Goal

Establish a disaster recovery strategy for PostgreSQL clusters running via CloudNativePG (CNPG). This note covers configuring continuous WAL archiving to Azure Blob Storage using the Barman Cloud plugin and performing a full recovery to a new cluster.

Requirements

  • CloudNativePG Operator installed in the K8s cluster.
  • Barman Cloud Plugin enabled.
  • Azure Storage Account and a container (e.g., cnpg-backups) already created.
  • Kubernetes Secret (cnpg-backup-creds) containing the Azure Storage account name and key/SAS token.

Configuring Backups

1. ObjectStore Definition

The ObjectStore defines where the backups go. Here I point to Azure Blob Storage and define the retention policy.

apiVersion: barmancloud.cnpg.io/v1
kind: ObjectStore
metadata:
  name: mealie-db-objectstore
spec:
  configuration:
    destinationPath: "https://${STORAGE_ACCOUNT_NAME}.blob.core.windows.net/cnpg-backups/mealie"
    azureCredentials:
      storageAccount:
        name: cnpg-backup-creds
        key: storage-account-name
      storageSasToken:
        name: cnpg-backup-creds
        key: storage-account-key
    wal:
      compression: gzip
  retentionPolicy: "14d"

2. Cluster Configuration

I attach the Barman plugin to the cluster to enable Write-Ahead Log (WAL) archiving.

apiVersion: postgresql.cnpg.io/v1
kind: Cluster
metadata:
  name: mealie-db-00
spec:
  instances: 1
  bootstrap:
    initdb:
      database: mealie
  storage:
    size: 1Gi
  plugins:
    - name: barman-cloud.cloudnative-pg.io
      isWALArchiver: true
      parameters:
        barmanObjectName: mealie-db-objectstore

3. Scheduled Backups

While WALs provide continuous archiving, a full physical backup should be taken regularly to protect against potential data corruption. This schedule triggers a full backup daily at 3:00 AM.

apiVersion: postgresql.cnpg.io/v1
kind: ScheduledBackup
metadata:
  name: mealie-db-scheduled-backup
spec:
  schedule: "0 0 3 * * *"
  backupOwnerReference: self
  cluster:
    name: mealie-db-00
  immediate: true
  method: plugin
  pluginConfiguration:
    name: barman-cloud.cloudnative-pg.io

Verifying Backup Status

Once deployed, CNPG creates a structured hierarchy in Azure.

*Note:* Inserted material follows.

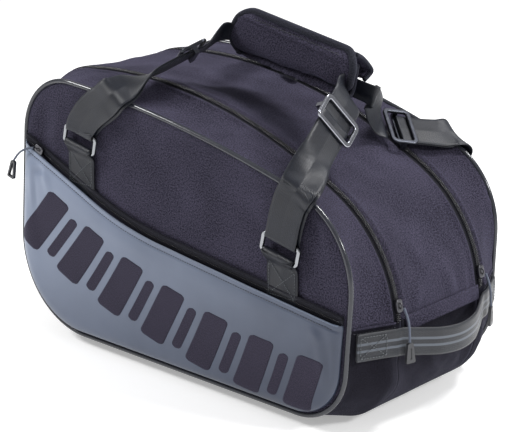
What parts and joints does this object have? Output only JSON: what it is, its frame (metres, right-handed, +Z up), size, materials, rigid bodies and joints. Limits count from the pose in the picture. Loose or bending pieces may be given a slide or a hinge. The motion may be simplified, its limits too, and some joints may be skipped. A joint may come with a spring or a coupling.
{
  "type": "racket sports paddle case",
  "caption": "Soft domed sports case for court paddles with zipped front and rear covers, a coated front pocket, webbing handles with a wrap grip and a side grab handle.",
  "frame": {"origin": "middle of the flat base, on the surface it stands on", "axes": "+Z up, -Y the front with the pocket, +X the end with the side grab handle"},
  "size_m": [0.5286, 0.2782, 0.3808],
  "materials": {
    "body_fabric": "fine heathered weave, matt",
    "coated_fabric": "smooth coated cloth with a soft sheen",
    "webbing": "ribbed webbing with a slight sheen",
    "piping": "smooth satin piping",
    "binding": "woven binding tape",
    "zip_tape": "woven zip tape",
    "zip_teeth": "moulded coil teeth",
    "board": "matt board",
    "ring_metal": "dark plated metal",
    "glide_metal": "bright plated metal",
    "slider_metal": "dark lacquered metal",
    "pull_cord": "braided cord",
    "pull_tab": "moulded plastic"
  },
  "bodies": {
    "carcass": {"base_strip": "body_fabric", "middle_gusset": "body_fabric", "front_zip_inner_tape": "zip_tape", "front_zip_inner_teeth": "zip_teeth", "rear_zip_inner_tape": "zip_tape", "rear_zip_inner_teeth": "zip_teeth", "base_board": "board", "divider": "body_fabric", "grab_handle": "webbing"},
    "front_cover": {"front_gusset": "body_fabric", "front_zip_outer_tape": "zip_tape", "front_zip_outer_teeth": "zip_teeth", "front_panel": "body_fabric", "front_piping": "piping", "pocket_panel": "coated_fabric", "pocket_zip_tape": "zip_tape", "pocket_zip_teeth": "zip_teeth", "front_anchor_left": "webbing", "front_anchor_right": "webbing"},
    "rear_cover": {"rear_gusset": "body_fabric", "rear_zip_outer_tape": "zip_tape", "rear_zip_outer_teeth": "zip_teeth", "rear_panel": "body_fabric", "rear_piping": "piping", "rear_anchor_left": "webbing", "rear_anchor_right": "webbing"},
    "front_handle": {"front_ring_left": "ring_metal", "front_ring_right": "ring_metal", "front_loop_left": "webbing", "front_loop_right": "webbing", "front_strap": "webbing", "grip_back": "body_fabric", "grip_hood": "body_fabric"},
    "rear_handle": {"rear_ring_left": "ring_metal", "rear_ring_right": "ring_metal", "rear_loop_left": "webbing", "rear_loop_right": "webbing", "rear_strap": "webbing"},
    "grip_flap": {"grip_pad": "body_fabric", "grip_binding": "binding"},
    "front_glide_left": {"front_glide_left": "glide_metal"},
    "front_glide_right": {"front_glide_right": "glide_metal"},
    "rear_glide_left": {"rear_glide_left": "glide_metal"},
    "rear_glide_right": {"rear_glide_right": "glide_metal"},
    "front_zip_slider": {"front_zip_slider": "slider_metal"},
    "front_zip_pull": {"front_zip_cord": "pull_cord", "front_zip_tab": "pull_tab"},
    "rear_zip_slider": {"rear_zip_slider": "slider_metal"},
    "rear_zip_pull": {"rear_zip_cord": "pull_cord", "rear_zip_tab": "pull_tab"},
    "rear_top_slider": {"rear_top_slider": "slider_metal"},
    "rear_top_pull": {"rear_top_cord": "pull_cord", "rear_top_tab": "pull_tab"},
    "pocket_slider": {"pocket_slider": "slider_metal"},
    "pocket_pull": {"pocket_cord": "pull_cord", "pocket_tab": "pull_tab"}
  },
  "joints": [
    {"name": "front_cover_hinge", "type": "hinge", "parent": "carcass", "child": "front_cover", "pos_m": [0, -0.124, 0.012], "axis": [1, 0, 0], "range_deg": [0, 16]},
    {"name": "rear_cover_hinge", "type": "hinge", "parent": "carcass", "child": "rear_cover", "pos_m": [0, 0.124, 0.012], "axis": [-1, 0, 0], "range_deg": [0, 16]},
    {"name": "front_zip_travel", "type": "hinge", "parent": "carcass", "child": "front_zip_slider", "pos_m": [0.104, -0.07, 0.09819], "axis": [0, -1, 0], "range_deg": [0, 47]},
    {"name": "rear_zip_travel", "type": "hinge", "parent": "carcass", "child": "rear_zip_slider", "pos_m": [0.104, 0.07, 0.09819], "axis": [0, -1, 0], "range_deg": [0, 47]},
    {"name": "rear_top_travel", "type": "hinge", "parent": "carcass", "child": "rear_top_slider", "pos_m": [-0.11, 0.07, -0.278], "axis": [0, 1, 0], "range_deg": [-11, 4]},
    {"name": "pocket_travel", "type": "slide", "parent": "front_cover", "child": "pocket_slider", "axis": [0.9222, 0, -0.3866], "range_m": [0, 0.03]},
    {"name": "front_pull_lift", "type": "hinge", "parent": "front_zip_slider", "child": "front_zip_pull", "pos_m": [0.2575, -0.07, 0.1324], "axis": [0, -1, 0], "range_deg": [0, 110]},
    {"name": "rear_pull_lift", "type": "hinge", "parent": "rear_zip_slider", "child": "rear_zip_pull", "pos_m": [0.2575, 0.07, 0.1324], "axis": [0, -1, 0], "range_deg": [0, 110]},
    {"name": "rear_top_pull_lift", "type": "hinge", "parent": "rear_top_slider", "child": "rear_top_pull", "pos_m": [-0.0362, 0.07, 0.3081], "axis": [0, -1, 0], "range_deg": [0, 55]},
    {"name": "pocket_pull_lift", "type": "hinge", "parent": "pocket_slider", "child": "pocket_pull", "pos_m": [-0.203, -0.1346, 0.2176], "axis": [-0.5757, 0, 0.8177], "range_deg": [0, 110]},
    {"name": "front_handle_swing", "type": "hinge", "parent": "front_cover", "child": "front_handle", "pos_m": [-0.132, -0.1316, 0.231], "axis": [0.9798, 0, -0.2001], "range_deg": [0, 130]},
    {"name": "rear_handle_swing", "type": "hinge", "parent": "rear_cover", "child": "rear_handle", "pos_m": [-0.132, 0.1316, 0.231], "axis": [-0.9798, 0, 0.2001], "range_deg": [0, 130]},
    {"name": "front_glide_left_slide", "type": "slide", "parent": "front_handle", "child": "front_glide_left", "axis": [0.437, 0.8064, 0.3984], "range_m": [-0.012, 0.003]},
    {"name": "front_glide_right_slide", "type": "slide", "parent": "front_handle", "child": "front_glide_right", "axis": [-0.1823, 0.8171, 0.5469], "range_m": [-0.012, 0.012]},
    {"name": "rear_glide_left_slide", "type": "slide", "parent": "rear_handle", "child": "rear_glide_left", "axis": [0.4494, -0.8489, 0.2782], "range_m": [-0.012, 0.012]},
    {"name": "rear_glide_right_slide", "type": "slide", "parent": "rear_handle", "child": "rear_glide_right", "axis": [-0.5291, -0.8314, 0.1701], "range_m": [-0.01, 0.002]},
    {"name": "grip_flap_fold", "type": "hinge", "parent": "front_handle", "child": "grip_flap", "pos_m": [0.05783, -0.014, 0.31987], "axis": [0.9848, 0, -0.1736], "range_deg": [0, 24]}
  ],
  "couplings": [
    {"joint": "front_zip_travel", "follows": "front_cover_hinge", "ratio": 2.9},
    {"joint": "rear_zip_travel", "follows": "rear_cover_hinge", "ratio": 2.9}
  ]
}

The base folder contains the full daily snapshots, while walscontains the continuous stream of transaction logs.

Cluster Health Check

Use the CNPG plugin for kubectl to verify the backup pipeline: 

The output confirms the Continuous Backup status. Key indicators to watch:

  • First Point of Recoverability: The earliest time one can restore to.
  • WALs waiting to be archived: This should ideally be 0.
  • Working WAL archiving: Should report OK.

Recovering the Database

In CNPG, recovery is performed by bootstrapping a new cluster from an existing backup. This prevents accidental overwrites of the “broken” cluster and allows for side-by-side verification.

Recovery Manifest

To restore, define a new cluster (mealie-db-01) and point the bootstrap.recovery.source to the external object store.

apiVersion: postgresql.cnpg.io/v1
kind: Cluster
metadata:
  name: mealie-db-01
  namespace: mealie
spec:
  bootstrap:
    recovery:
      database: mealie
      source: mealie-db-backup
  externalClusters:
  - name: mealie-db-backup
    plugin:
      name: barman-cloud.cloudnative-pg.io
      parameters:
        barmanObjectName: mealie-db-objectstore
        serverName: mealie-db-00
  instances: 1
  plugins:
  - isWALArchiver: true
    name: barman-cloud.cloudnative-pg.io
    parameters:
      barmanObjectName: mealie-db-objectstore
  storage:
    size: 1Gi

Point-in-Time Recovery (PITR):

By default, this recovers to the latest available backup. To recover to a specific moment, add recoveryTarget.targetTime: "YYYY-MM-DD HH:MM:SS" under the recovery section.

The Recovery Process

1. Full Recovery Pod

The operator will first deploy a specialized pod (e.g., mealie-db-01-1-full-recovery-...) to pull data from Azure.

2. Initialization

The status will briefly show “Initializing” and “Setting up primary”.

3. Healthy State

Once the LSN (Log Sequence Number) is synchronized, the cluster status returns to “Healthy”, and you can point your application to the new service endpoint.